►

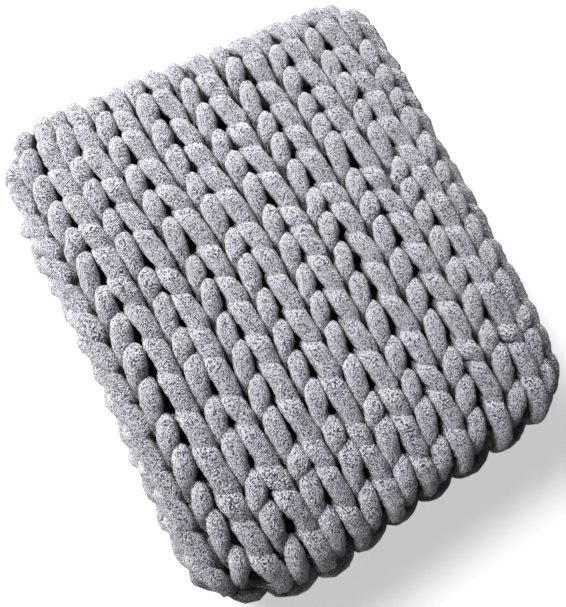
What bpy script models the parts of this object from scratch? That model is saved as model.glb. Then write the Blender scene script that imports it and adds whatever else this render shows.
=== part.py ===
"""Chunky hand-knit blanket, folded back and forth into a pile of four layers.

Units are metres, +Z is up.  X runs across the wales (the columns of stitches), Y along them, with the
two knit-side folds at +Y.  The origin is the centre of the pile's footprint, on the surface it lies on.

The cloth is one solid.  Its section in the YZ plane is a zigzag strip: it starts at the cast-on edge,
which droops over the -Y end, runs to the upper +Y fold, back to the -Y fold, and so on down to the
bottom layer.  The strip is drawn once as a flat outline, extruded across the width, a column of points
at a time, and every point then takes its place on the folded cloth, with the stitches raised in it.
"""

import math

import bmesh
import bpy

OBJECT_NAME = "chunky_knit_blanket"

# --- the pile ---
LAYER_PITCH = 0.033            # middle of one layer to the middle of the next
CLOTH_THICK = 0.030            # through the knitting, crown to crown
HALF_THICK = CLOTH_THICK / 2
FOLD_RADIUS = LAYER_PITCH / 2  # to the middle of the cloth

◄

*INSTRUCTION*:
Return the listing above in its exact form.

*RESPONSE FOR THIS EXERCISE*:
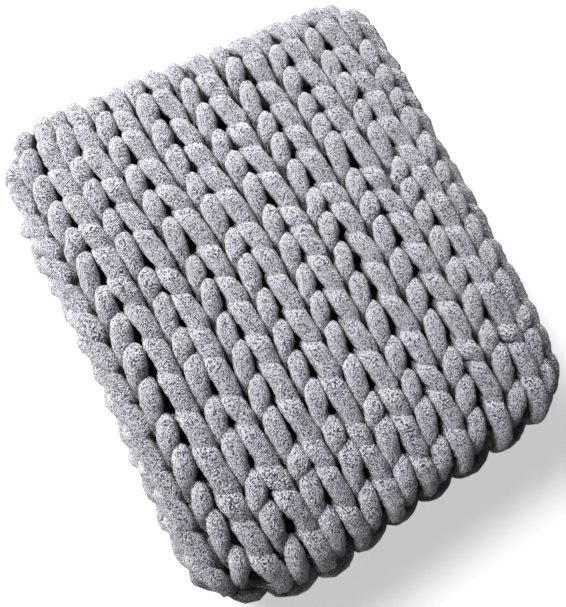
What bpy script models the parts of this object from scratch? That model is saved as model.glb. Then write the Blender scene script that imports it and adds whatever else this render shows.
=== part.py ===
"""Chunky hand-knit blanket, folded back and forth into a pile of four layers.

Units are metres, +Z is up.  X runs across the wales (the columns of stitches), Y along them, with the
two knit-side folds at +Y.  The origin is the centre of the pile's footprint, on the surface it lies on.

The cloth is one solid.  Its section in the YZ plane is a zigzag strip: it starts at the cast-on edge,
which droops over the -Y end, runs to the upper +Y fold, back to the -Y fold, and so on down to the
bottom layer.  The strip is drawn once as a flat outline, extruded across the width, a column of points
at a time, and every point then takes its place on the folded cloth, with the stitches raised in it.
"""

import math

import bmesh
import bpy

OBJECT_NAME = "chunky_knit_blanket"

# --- the pile ---
LAYER_PITCH = 0.033            # middle of one layer to the middle of the next
CLOTH_THICK = 0.030            # through the knitting, crown to crown
HALF_THICK = CLOTH_THICK / 2
FOLD_RADIUS = LAYER_PITCH / 2  # to the middle of the cloth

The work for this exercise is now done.